For private-company transactions, the broader lesson is this: any clause that triggers payments based on time, exclusivity, or termination should be treated as a risk-allocation tool, not boilerplate.
A practical checklist for negotiating fees
Use this short checklist before you sign an engagement letter or term sheet:
- Define the fee base (enterprise value vs equity value; gross vs net proceeds; treatment of earn-outs and rollovers).
- Clarify success timing (signing vs closing; partial asset sales; staged closings).
- Set scope boundaries (buyer type, geography, sector focus, and whether financing support is included).
- Limit tail provisions (how long fees apply after termination and which buyers are covered).
- Cap pass-through expenses (travel, third-party research, data services) with pre-approval thresholds.
- Tie reporting to performance (weekly pipeline updates, outreach logs, and buyer feedback summaries).
A small amount of precision here prevents the most common disputes later.
Common mistakes that inflate costs
Most fee blow-ups come from unclear definitions and mismatched incentives, not from “expensive advisors” alone. Watch for these patterns:
- Success fees applied to non-cash value without clear rules (earn-outs, seller notes, rollover equity).
- Open-ended “administration” or expense language that becomes a blank cheque.
- Long exclusivity periods without minimum activity requirements.
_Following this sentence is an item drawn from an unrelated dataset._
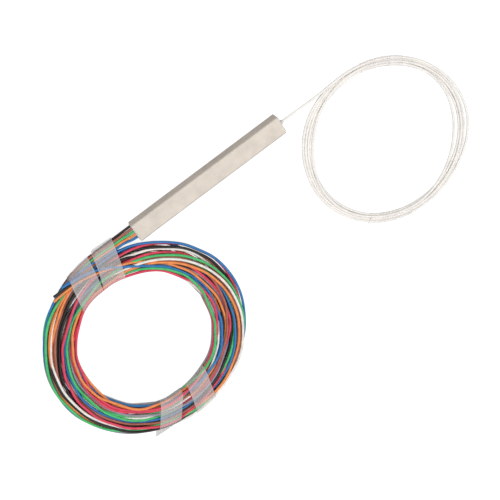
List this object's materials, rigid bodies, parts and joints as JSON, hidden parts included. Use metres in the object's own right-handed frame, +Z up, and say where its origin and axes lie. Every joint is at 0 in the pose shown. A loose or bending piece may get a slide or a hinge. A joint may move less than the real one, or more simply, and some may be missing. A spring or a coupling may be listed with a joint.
{
  "type": "plc fibre splitter",
  "caption": "Bare planar-waveguide fibre splitter in a slim rectangular steel tube, with a coil of natural input lead and a taped coil of colour-coded output leads.",
  "frame": {"origin": "centre of the steel tube's underside", "axes": "+X along the steel tube from the input end to the output end, +Y towards the two coils, +Z up"},
  "size_m": [0.1721, 0.0757, 0.0044],
  "materials": {
    "steel": "satin",
    "sealant": "cast, slightly glossy",
    "silica": "polished",
    "core": "polished",
    "silicone": "soft matt",
    "fibre": "lacquered",
    "ribbon": "lacquered",
    "tube_natural": "smooth extruded",
    "bundle": "smooth extruded, mixed colours",
    "film": "clear adhesive tape",
    "tube_blue": "smooth extruded",
    "tube_orange": "smooth extruded",
    "tube_green": "smooth extruded",
    "tube_brown": "smooth extruded",
    "tube_slate": "smooth extruded",
    "tube_white": "smooth extruded",
    "tube_red": "smooth extruded",
    "tube_black": "smooth extruded"
  },
  "bodies": {
    "root": {"housing_tube": "steel", "input_seal": "sealant", "output_seal": "sealant", "input_bead": "sealant", "splitter_chip": "silica", "waveguide_core": "core", "chip_lid_input": "silica", "chip_lid_output": "silica", "input_fibre_block": "silica", "output_fibre_block": "silica", "input_block_lid": "silica", "output_block_lid": "silica", "input_cushion": "silicone", "output_cushion": "silicone", "ribbon_jacket": "ribbon", "fibre_input": "fibre", "lead_input": "tube_natural", "input_coil": "tube_natural", "output_coil": "bundle", "fibre_blue": "tube_blue", "lead_blue": "tube_blue", "fibre_orange": "tube_orange", "lead_orange": "tube_orange", "fibre_green": "tube_green", "lead_green": "tube_green", "fibre_brown": "tube_brown", "lead_brown": "tube_brown", "fibre_slate": "tube_slate", "lead_slate": "tube_slate", "fibre_white": "tube_white", "lead_white": "tube_white", "fibre_red": "tube_red", "lead_red": "tube_red", "fibre_black": "tube_black", "lead_black": "tube_black", "tail_orange": "tube_orange", "tail_black": "tube_black", "tail_blue": "tube_blue", "tie_lower_left": "film", "tie_lower_right": "film", "tie_upper_left": "film", "tie_upper_right": "film", "wrap_lower_1": "film", "wrap_lower_2": "film", "wrap_lower_3": "film", "wrap_upper_1": "film", "wrap_upper_2": "film", "wrap_upper_3": "film"}
  },
  "joints": []
}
- No clarity on who owns work product (buyer lists, CIM materials, diligence trackers).
Conclusion
Fee design is a strategic part of deal execution. The right model keeps advisors motivated, protects your economics, and reduces the chance of last-minute surprises. Start by mapping your full fee landscape, then choose a structure that matches the realities of your deal: tiered incentives when valuation is the priority, milestones when uncertainty is high, and well-defined retainers when execution intensity matters. Done properly, fee terms become a control system for speed, quality, and risk, rather than another negotiation that only gets attention when it is too late.